--- start of Extracted data ---
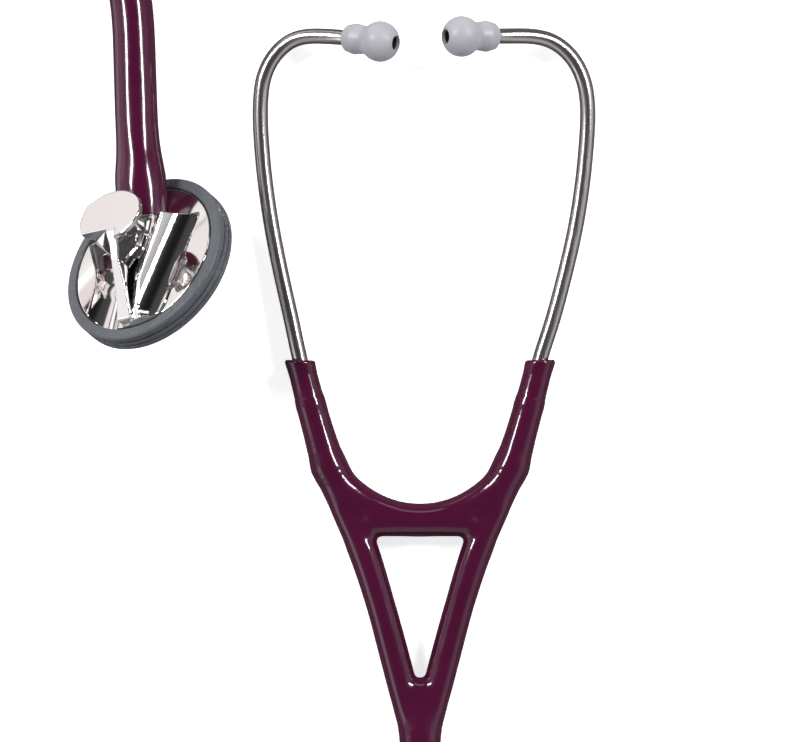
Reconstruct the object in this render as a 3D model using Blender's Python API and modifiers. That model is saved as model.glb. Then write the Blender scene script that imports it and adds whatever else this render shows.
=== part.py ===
"""A single-head cardiology stethoscope, laid out flat, as separate pieces in metres with +Z up.

The headset lies along +Y with its plane of symmetry at layout x = 0 and the yoke's end at layout
y = 0. The chestpiece leans on the edge of its rim beside it, and the hose joins the two in one
loose loop round the left side.
"""

import math

import bmesh
import bpy
from mathutils import Matrix, Vector

MM = 0.001
GAP = 0.3

# Where the layout's own origin goes, so that the object without its hose stands centred on the origin.
LAYOUT_OFFSET = Vector((24.5, -103.5, 0.0))

# Headset
EAR_TUBE_RADIUS = 2.2
EAR_TUBE_WALL = 0.5
BRANCH_TOP_RADIUS = 4.4
BRANCH_LENGTH = 30.7
BRANCH_BORE = 3.4
JOINT_BALL_RADIUS = 5.1
YOKE_HEIGHT = 5.1
HINGE = Vector((26.2, 80.5, YOKE_HEIGHT))
BRANCH_LEAN = math.radians(14.9)
CLAMP_DEPTH = 15.0
LUMEN_RADIUS = 1.5
SPRING_WIDTH = 5.0
SPRING_THICKNESS = 0.6
TIP_TILT = math.radians(29.0)
TIP_BULB_RADIUS = 5.7
TIP_LOBE_RADIUS = 4.35
TIP_SOCKET_DEPTH = 6.4

# Hose
HOSE_RADIUS = 5.9
HOSE_END_LENGTH = 20.0

# Chestpiece: its own frame has +X along the stem in the plan of the rim, +Z out of the back.
CHEST_CENTRE = Vector((-77.7, 138.5, 22.6))
CHEST_HEADING = math.radians(137.9)
CHEST_LEAN = math.radians(46.1)
CHEST_TURN = math.radians(-47.8)
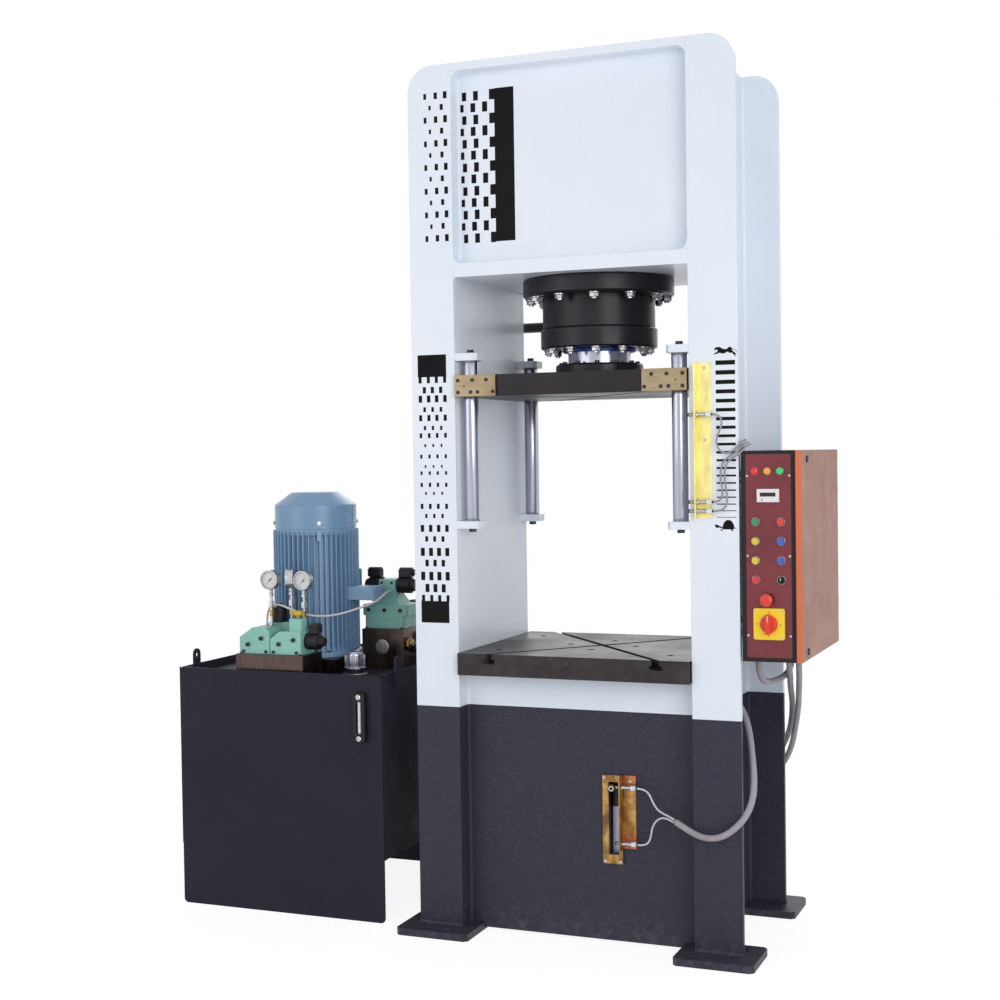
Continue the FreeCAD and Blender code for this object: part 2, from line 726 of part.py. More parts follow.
def cabinet_gear():
    """Mounting plate, two rails, contactors, terminals and the control transformer."""
    wall = CABINET_X[0] + SHEET
    plate = box((wall, wall + 3), (-240, 240), (980, 1545))
    front = wall + 3
    parts = [plate]
    for z in (1180, 1410):
        parts.append(box((front, front + 7), (-220, 220), (z, z + 35)))
        for k in range(5):
            low = -210 + k * 62
            contactor = box((front + 7, front + 72), (low, low + 45), (z - 20, z + 58))
            parts.append(eased(contactor, Vec(0, 1, 0), 12))
    parts.append(box((front, front + 90), (60, 200), (1010, 1130)))
    parts.append(box((front, front + 40), (-210, 20), (1020, 1060)))
    return group(parts)


# ---- power pack ---------------------------------------------------------------------------
def tank_plates():
    """Front and rear plates down to the floor, walls and floor between them, four lifting lugs."""
    (x0, x1), (y0, y1) = TANK_X, TANK_Y
    wall = TANK_WALL
    plates = [
        box(TANK_X, (y0, y0 + wall), (0, TANK_RIM)),
        box(TANK_X, (y1 - wall, y1), (0, TANK_RIM)),
        box((x0, x0 + wall), (y0 + wall, y1 - wall), (TANK_FLOOR, TANK_RIM)),
        box((x1 - wall, x1), (y0 + wall, y1 - wall), (TANK_FLOOR, TANK_RIM)),
        box((x0 + wall, x1 - wall), (y0 + wall, y1 - wall), (TANK_FLOOR, TANK_FLOOR + 6)),
    ]
    for y in (-190, 380):
        for x in (x1, x0 - 8):
            lug = box((x, x + 8), (y - 20, y + 20), (793, 877))
            way = Vec(1, 0, 0)
            lug = lug.fuse(bar(Vec(x, y, 877), 8, 20, way)).cut(bar(Vec(x, y, 874), 8, 9, way))
            plates.append(lug)
    return group(plates)


def tank_lid():
    """Recessed lid with the pump opening and the welded filler neck."""
    (x0, x1), (y0, y1) = TANK_X, TANK_Y
    wall = TANK_WALL
    lid = box((x0 + wall, x1 - wall), (y0 + wall, y1 - wall), (LID_TOP - 6, LID_TOP))
    lid = lid.cut(bar(Vec(MOTOR.x, MOTOR.y, LID_TOP - 6), 6, 60, sides=ROUND))
    neck = bar(Vec(FILLER.x, FILLER.y, LID_TOP), 20, 30)
    return lid.fuse(neck)


def filler_cap():
    outline = [(0, 835), (41, 835), (41, 843), (37, 846), (37, 888), (30, 897), (0, 900)]
    return turned(outline, Vec(FILLER.x, FILLER.y, 0))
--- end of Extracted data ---
Directions: In the material above, find the lines that contain "parts" and show them.

Completed exercise:
Continue the FreeCAD and Blender code for this object: part 2, from line 726 of part.py. More parts follow.
    parts = [plate]
        parts.append(box((front, front + 7), (-220, 220), (z, z + 35)))
            parts.append(eased(contactor, Vec(0, 1, 0), 12))
    parts.append(box((front, front + 90), (60, 200), (1010, 1130)))
    parts.append(box((front, front + 40), (-210, 20), (1020, 1060)))
    return group(parts)